I have a question: what is the price difference in your area for locally grown food at the farmers market? We went to our farmers market on Saturday and were kinda shocked at how expensive everything was. It was WAY more than the grocery store. Any thoughts on how to buy local on a budget when you can't have your own garden?

Joanna said...

I'm actually interested in the price difference, too.
I guess if you imagined everyone eating only local food, then we here in Indiana would never eat citrus fruits. I am trying to think of some others. There would also be a lot of people in the transportation industry looking for jobs.
It's interesting to think what we would cut out of our diets for the good and the bad.

Rachael said...

It's definitely more expensive to eat locally. Kingsolver says it's not, and she says nobody belives her on this--I don't really believe it either. It just seems to be more expensive to buy better-quality stuff, which makes sense, if you think about it.

Frankly, our family can't afford to buy locally all the time, which is why I end up doing it pretty selectively--for instance, the asparagus I bought yesterday was $3/lb, and I can get it in the grocery store for about $2/lb. I did see other vendors at the market selling it for $4/lb, so definitely shop around between vendors.

With that said, for some things I think it's worth the taste--asparagus, for instance, which basically starts to get bitter after the first day it's cut. For other things, it's way cheaper for me to buy them here--the last two years I've driven out to fruit farms and bought apples for 30 cents a pound, peaches for a dollar a pound, blueberries for 1.50 a pound, and strawberries for 1.08/lb. I forget how much the cherries were, but they're pretty cheap too. It just depends on what's in season and how of it there is. With that said, I've noticed some skyrocketing prices over the last two years--corn here used to be 13/$1, and now it's more like 4/$1. Eeek! Ethanol right there.
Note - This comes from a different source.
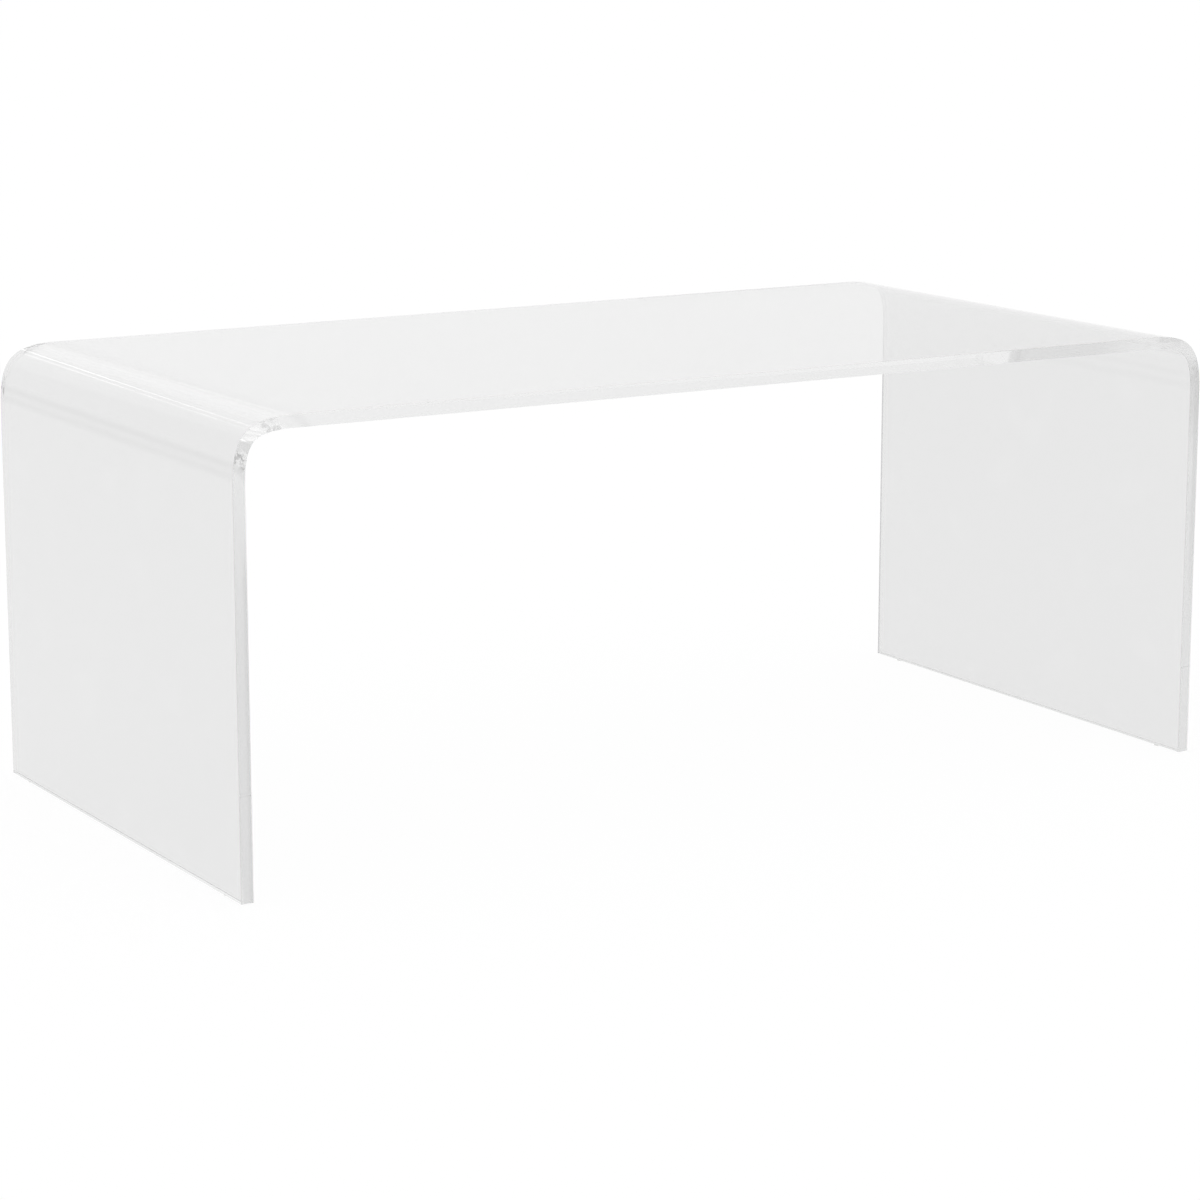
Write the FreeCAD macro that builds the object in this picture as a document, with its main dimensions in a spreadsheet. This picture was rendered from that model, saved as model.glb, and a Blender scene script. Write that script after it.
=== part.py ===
import FreeCAD, Part
import math
import os
import Sketcher

# A waterfall coffee table: one flat sheet of cast acrylic is heated along two lines and folded
# down at both ends, so that the top and the two legs are a single piece. Four clear bumper pads,
# stuck under the legs, keep the polished edges off the floor.
#
# Frame: origin on the floor under the middle of the top, +X along the length, +Z up.
# All sizes are in millimetres, angles in degrees.

SIZES = {
    "table_length": 1067,       # 42 in, over the outside of the legs
    "table_depth": 533,         # 21 in, the width of the sheet
    "table_height": 432,        # 17 in, from the floor to the top surface
    "sheet_thickness": 12,      # nominal half-inch cast sheet
    "crown_radius": 23,         # inside radius in the middle of a bend, where the sheet was hottest
    "easing_radius": 95,        # inside radius where a bend runs out into the cooler flats
    "easing_angle": 15,         # how much of the quarter turn each run-out takes
    "foot_corner_radius": 1,    # sanded corners at the lower ends of the legs
    "arris_radius": 0.4,        # the polished round along every cut edge
    "bumper_diameter": 9.5,
    "bumper_height": 1.6,
    "bumper_rim_radius": 0.6,   # moulded round on the lower rim of a bumper
    "bumper_inset": 38,         # from the cut edge of the sheet to the middle of a bumper
}
QUARTER_TURN = 90
TOLERANCE = 0.01                # for finding faces and edges by their place

doc = FreeCAD.newDocument("WaterfallCoffeeTable")
sheet = doc.addObject("Spreadsheet::Sheet", "Sizes")
for row, (alias, value) in enumerate(SIZES.items(), start=1):
    sheet.set(f"A{row}", alias)
    sheet.set(f"B{row}", str(value))
    sheet.setAlias(f"B{row}", alias)
doc.recompute()


def size(alias):
    """A driving dimension, as the spreadsheet holds it."""
    return float(sheet.get(alias))


def new_body(label):
    body = doc.addObject("PartDesign::Body", label)
    body.Label = label
    return body


def sketch_on(body, role, name):
    """A sketch attached to one of the body's own origin planes."""
    plane = next(item for item in body.Origin.OriginFeatures if item.Role == role)
    sketch = body.newObject("Sketcher::SketchObject", name)
    sketch.AttachmentSupport = [(plane, "")]
    sketch.MapMode = "FlatFace"
    return sketch


def point(x, y):
    return FreeCAD.Vector(x, y, 0)


def add_line(sketch, start, end):
    return sketch.addGeometry(Part.LineSegment(start, end), False)


def add_arc(sketch, centre, radius, start_angle, sweep):
    circle = Part.Circle(centre, FreeCAD.Vector(0, 0, 1), radius)
    start, end = math.radians(start_angle), math.radians(start_angle + sweep)
    return sketch.addGeometry(Part.ArcOfCircle(circle, start, end), False)


def drive(sketch, name, constraint, expression):
    """Add a dimension to a sketch and bind it to the spreadsheet."""
    index = sketch.addConstraint(constraint)
    sketch.renameConstraint(index, name)
    sketch.setExpression(f"Constraints.{name}", expression)


def join(sketch, kind, chain):
    """Join each piece of a chain to the next one, end (2) to start (1)."""
    for first, second in zip(chain, chain[1:]):
        sketch.addConstraint(Sketcher.Constraint(kind, first, 2, second, 1))


# --- The bent sheet -------------------------------------------------------------------------

def bend_arcs(inset):
    """Radius and turn of the three arcs of a bend, on the face that lies inset under the outside."""
    outward = size("sheet_thickness") - inset
    crown = size("crown_radius") + outward
    easing = size("easing_radius") + outward
    run_out = size("easing_angle")
    return [(easing, run_out), (crown, QUARTER_TURN - 2 * run_out), (easing, run_out)]


def bend_reach():
    """How far a bend's outside reaches along each of the two flats that it joins."""
    heading, reach = 0, 0
    for radius, turn in bend_arcs(0):
        ahead = math.radians(heading + turn)
        reach += radius * (math.sin(ahead) - math.sin(math.radians(heading)))
        heading += turn
    return reach


def draw_broad_face(sketch, side, inset):
    """Draw one broad face of the sheet, edge on, from the right foot over the top to the left foot.

    side names the face and inset is an expression: 0 for the outside, the thickness for the inside.
    """
    depth_in = 0 if side == "outer" else size("sheet_thickness")
    reach = bend_reach()
    leg_run = size("table_height") - size("bumper_height") - reach
    top_run = size("table_length") - 2 * reach
    place = point(size("table_length") / 2 - depth_in, size("bumper_height"))
    heading = QUARTER_TURN
    chain = []
    crowns, easings = [], []
    for run, bends_after in ((leg_run, True), (top_run, True), (leg_run, False)):
        along = point(math.cos(math.radians(heading)), math.sin(math.radians(heading)))
        chain.append(add_line(sketch, place, place + along * run))
        place = place + along * run
        if not bends_after:
            continue
        for number, (radius, turn) in enumerate(bend_arcs(depth_in)):
            from_centre = math.radians(heading - QUARTER_TURN)
            centre = place - point(math.cos(from_centre), math.sin(from_centre)) * radius
            arc = add_arc(sketch, centre, radius, heading - QUARTER_TURN, turn)
            (crowns if number == 1 else easings).append(arc)
            chain.append(arc)
            heading += turn
            leaving = math.radians(heading - QUARTER_TURN)
            place = centre + point(math.cos(leaving), math.sin(leaving)) * radius

    join(sketch, "Tangent", chain)
    right_leg, top, left_leg = chain[0], chain[4], chain[-1]
    sketch.addConstraint(Sketcher.Constraint("Vertical", right_leg))
    sketch.addConstraint(Sketcher.Constraint("Horizontal", top))
    sketch.addConstraint(Sketcher.Constraint("Vertical", left_leg))

    outward = f"(Sizes.sheet_thickness - {inset})"
    for number, arc in enumerate(crowns, start=1):
        radius = Sketcher.Constraint("Radius", arc, bend_arcs(depth_in)[1][0])
        drive(sketch, f"{side}_crown_{number}", radius, f"Sizes.crown_radius + {outward}")
    for number, arc in enumerate(easings, start=1):
        radius = Sketcher.Constraint("Radius", arc, bend_arcs(depth_in)[0][0])
        drive(sketch, f"{side}_easing_{number}", radius, f"Sizes.easing_radius + {outward}")
        turn = Sketcher.Constraint("Angle", arc, math.radians(size("easing_angle")))
        drive(sketch, f"{side}_turn_{number}", turn, "Sizes.easing_angle * 1 deg")

    half_length = size("table_length") / 2 - depth_in
    foot = size("bumper_height")
    right_x = Sketcher.Constraint("DistanceX", -1, 1, right_leg, 1, half_length)
    left_x = Sketcher.Constraint("DistanceX", left_leg, 2, -1, 1, half_length)
    right_foot = Sketcher.Constraint("DistanceY", -1, 1, right_leg, 1, foot)
    left_foot = Sketcher.Constraint("DistanceY", -1, 1, left_leg, 2, foot)
    top_z = Sketcher.Constraint("DistanceY", -1, 1, top, 1, size("table_height") - depth_in)
    drive(sketch, f"{side}_right", right_x, f"Sizes.table_length / 2 - {inset}")
    drive(sketch, f"{side}_left", left_x, f"Sizes.table_length / 2 - {inset}")
    drive(sketch, f"{side}_right_foot", right_foot, "Sizes.bumper_height")
    drive(sketch, f"{side}_left_foot", left_foot, "Sizes.bumper_height")
    drive(sketch, f"{side}_top", top_z, f"Sizes.table_height - {inset}")
    return right_leg, left_leg


def close_foot(sketch, outer_leg, inner_leg, end):
    """Draw the cut end of a leg, between the lower ends of its two faces."""
    start = sketch.getPoint(outer_leg, end)
    foot = add_line(sketch, start, sketch.getPoint(inner_leg, end))
    sketch.addConstraint(Sketcher.Constraint("Coincident", outer_leg, end, foot, 1))
    sketch.addConstraint(Sketcher.Constraint("Coincident", inner_leg, end, foot, 2))


def edge_names(shape, wanted):
    return [f"Edge{number}" for number, edge in enumerate(shape.Edges, start=1) if wanted(edge)]


def is_foot_corner(edge):
    """True for an edge that runs through the thickness of the sheet at a corner of a leg."""
    at_foot = abs(edge.BoundBox.ZMax - size("bumper_height")) < TOLERANCE
    at_side = abs(edge.BoundBox.YMin) > size("table_depth") / 2 - TOLERANCE
    return at_foot and at_side and edge.BoundBox.YLength < TOLERANCE


def is_rim(face):
    """True for the faces that were cut through the sheet: its two sides, its ends and their corners."""
    first_u, last_u, first_v, last_v = face.ParameterRange
    normal = face.normalAt((first_u + last_u) / 2, (first_v + last_v) / 2)
    at_foot = abs(face.BoundBox.ZMax - size("bumper_height")) < TOLERANCE
    return abs(normal.y) > TOLERANCE or at_foot


def is_arris(shape, edge):
    """True for an edge between a broad face and the rim."""
    sides = [is_rim(face) for face in shape.ancestorsOfType(edge, Part.Face)]
    return len(sides) == 2 and sides[0] != sides[1]


def make_acrylic_sheet():
    """Draw the folded sheet edge on, give it its depth, then ease its corners and cut edges."""
    body = new_body("acrylic_sheet")
    profile = sketch_on(body, "XZ_Plane", "FoldedProfile")
    outer_right, outer_left = draw_broad_face(profile, "outer", "0")
    inner_right, inner_left = draw_broad_face(profile, "inner", "Sizes.sheet_thickness")
    close_foot(profile, outer_right, inner_right, 1)
    close_foot(profile, outer_left, inner_left, 2)
    doc.recompute()

    folded = body.newObject("PartDesign::Pad", "FoldedSheet")
    folded.Profile = profile
    folded.SideType = "Symmetric"
    folded.setExpression("Length", "Sizes.table_depth")
    doc.recompute()

    corners = body.newObject("PartDesign::Fillet", "SandedFootCorners")
    corners.Base = (folded, edge_names(folded.Shape, is_foot_corner))
    corners.setExpression("Radius", "Sizes.foot_corner_radius")
    doc.recompute()

    arris = body.newObject("PartDesign::Fillet", "PolishedArris")
    arris.Base = (corners, edge_names(corners.Shape, lambda edge: is_arris(corners.Shape, edge)))
    arris.setExpression("Radius", "Sizes.arris_radius")
    profile.Visibility = False
    return body


# --- The bumper pads ------------------------------------------------------------------------

def make_bumper(label, end, flank):
    """A moulded polyurethane disc, revolved. end is -1 or 1 along X, flank is -1 or 1 along Y."""
    body = new_body(label)
    section = sketch_on(body, "XZ_Plane", f"Section_{label}")
    radius, height, rim = size("bumper_diameter") / 2, size("bumper_height"), size("bumper_rim_radius")
    base = add_line(section, point(0, 0), point(radius - rim, 0))
    rim_arc = add_arc(section, point(radius - rim, rim), rim, -QUARTER_TURN, QUARTER_TURN)
    wall = add_line(section, point(radius, rim), point(radius, height))
    glue_face = add_line(section, point(radius, height), point(0, height))
    axis = add_line(section, point(0, height), point(0, 0))
    join(section, "Tangent", [base, rim_arc, wall])
    join(section, "Coincident", [wall, glue_face, axis, base])
    section.addConstraint(Sketcher.Constraint("Coincident", base, 1, -1, 1))
    for flat in (base, glue_face):
        section.addConstraint(Sketcher.Constraint("Horizontal", flat))
    section.addConstraint(Sketcher.Constraint("Vertical", axis))
    rim_size = Sketcher.Constraint("Radius", rim_arc, rim)
    reach = Sketcher.Constraint("DistanceX", axis, 1, wall, 2, radius)
    rise = Sketcher.Constraint("DistanceY", axis, 2, axis, 1, height)
    drive(section, "rim", rim_size, "Sizes.bumper_rim_radius")
    drive(section, "reach", reach, "Sizes.bumper_diameter / 2")
    drive(section, "rise", rise, "Sizes.bumper_height")
    section.addConstraint(Sketcher.Constraint("Vertical", wall))
    doc.recompute()

    disc = body.newObject("PartDesign::Revolution", f"Disc_{label}")
    disc.Profile = section
    disc.ReferenceAxis = (section, ["V_Axis"])
    disc.Angle = 360
    section.Visibility = False
    body.setExpression("Placement.Base.x", f"{end} * (Sizes.table_length - Sizes.sheet_thickness) / 2")
    body.setExpression("Placement.Base.y", f"{flank} * (Sizes.table_depth / 2 - Sizes.bumper_inset)")
    return body


nodes = [make_acrylic_sheet()]
for flank_name, flank in (("front", -1), ("back", 1)):
    for end_name, end in (("left", -1), ("right", 1)):
        nodes.append(make_bumper(f"bumper_{flank_name}_{end_name}", end, flank))
doc.recompute()

# --- Checks and export ----------------------------------------------------------------------

for item in doc.Objects:
    if "Invalid" in item.State or "Error" in item.State:
        raise RuntimeError(f"{item.Label} did not build: {item.State}")
os.makedirs("parts", exist_ok=True)
for node in nodes:
    if node.Shape.isNull() or not node.Shape.isValid():
        raise RuntimeError(f"{node.Label} has no valid shape")
for node in nodes:
    node.Shape.exportStep(f"parts/{node.Label}.step")
    box = node.Shape.BoundBox
    print(f"{node.Label}: {node.Shape.Volume / 1000:.2f} cm3,"
          f" {box.XLength:.2f} x {box.YLength:.2f} x {box.ZLength:.2f} mm, z from {box.ZMin:.2f}")
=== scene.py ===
# %% [markdown]
# # A clear waterfall coffee table
#
# The real table is one sheet of cast acrylic, 12 mm thick, cut flat, polished on its edges, heated
# along two lines and folded down at both ends. Four clear bumper pads under the legs are all else
# that it has. A clear thing is drawn by what it bends and mirrors, so three things decide the look:
# the exact shape of the bends, the glassy material, and how evenly the room around it is lit.
#
# The first lines load the measured frame, which this script must fit and never moves.

# %% Load the frame
import math
import bpy
from mathutils import Matrix, Vector


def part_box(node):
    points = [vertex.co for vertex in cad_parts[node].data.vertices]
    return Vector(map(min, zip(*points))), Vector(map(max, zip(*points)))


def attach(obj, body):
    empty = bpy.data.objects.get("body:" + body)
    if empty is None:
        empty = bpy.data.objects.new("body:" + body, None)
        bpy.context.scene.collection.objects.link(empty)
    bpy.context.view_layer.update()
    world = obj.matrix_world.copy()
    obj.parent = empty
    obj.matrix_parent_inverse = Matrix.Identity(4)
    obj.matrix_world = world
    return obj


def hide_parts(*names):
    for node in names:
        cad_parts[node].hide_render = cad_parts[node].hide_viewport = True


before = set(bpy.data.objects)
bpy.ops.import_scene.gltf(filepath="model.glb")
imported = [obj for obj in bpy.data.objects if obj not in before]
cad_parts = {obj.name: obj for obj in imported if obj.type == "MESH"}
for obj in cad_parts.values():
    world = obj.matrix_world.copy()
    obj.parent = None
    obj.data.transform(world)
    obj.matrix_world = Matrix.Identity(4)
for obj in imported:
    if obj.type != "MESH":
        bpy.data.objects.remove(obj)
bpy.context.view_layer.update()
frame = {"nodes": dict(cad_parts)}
scene = bpy.context.scene
scene.view_settings.view_transform = "Standard"
print("nodes:", ", ".join(frame["nodes"]))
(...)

But the farmer's markets, in my experience, are more expensive than buying them directly at the farm or wherever. For me, I'm willing to pay a little more for something that tastes better and that's also supporting a local grower. Then again, like I said before, I definitely can't afford to do it for everything. So I just try to pick and choose between the things that I can really tell a difference (like tomatoes, asparagus, fruits, etc.)

And Joanna, you're right on the different repercussions it would have. It's totally changing the way you think and buy and eat--I don't know if I could commit to no bananas or oranges. But then again, if I canned three times as many peaches as I normally do...maybe I could. And you have a good point about the transportation industry--you always hear about farmers losing their jobs because of industry, but we don't ever really talk about all the people whose jobs have been created in transporting and packaging commercial foods.

Rosalind said...

I am very excited to visit you. I am very excited to see you--and the food. Elise and I found an AMAZING recipe for truffles--they are soo good and rich and addictive and soo easy to make. ...Interesting how i put this in after you've been talking about eating healthier foods--but hey, it still fits into the homemade category, so it works.
and i have to go study for some test, and memorize a loong poem-- "but soft! what light through yonder window breaks? it is the east! and juliet is the sun!..."--AND a script for drama--in the next half hour. :) ah, i will miss not being able to procrastinate when i'm in college...

love you rachael!! can't wait to see you and your garden and your cute little stinkies!!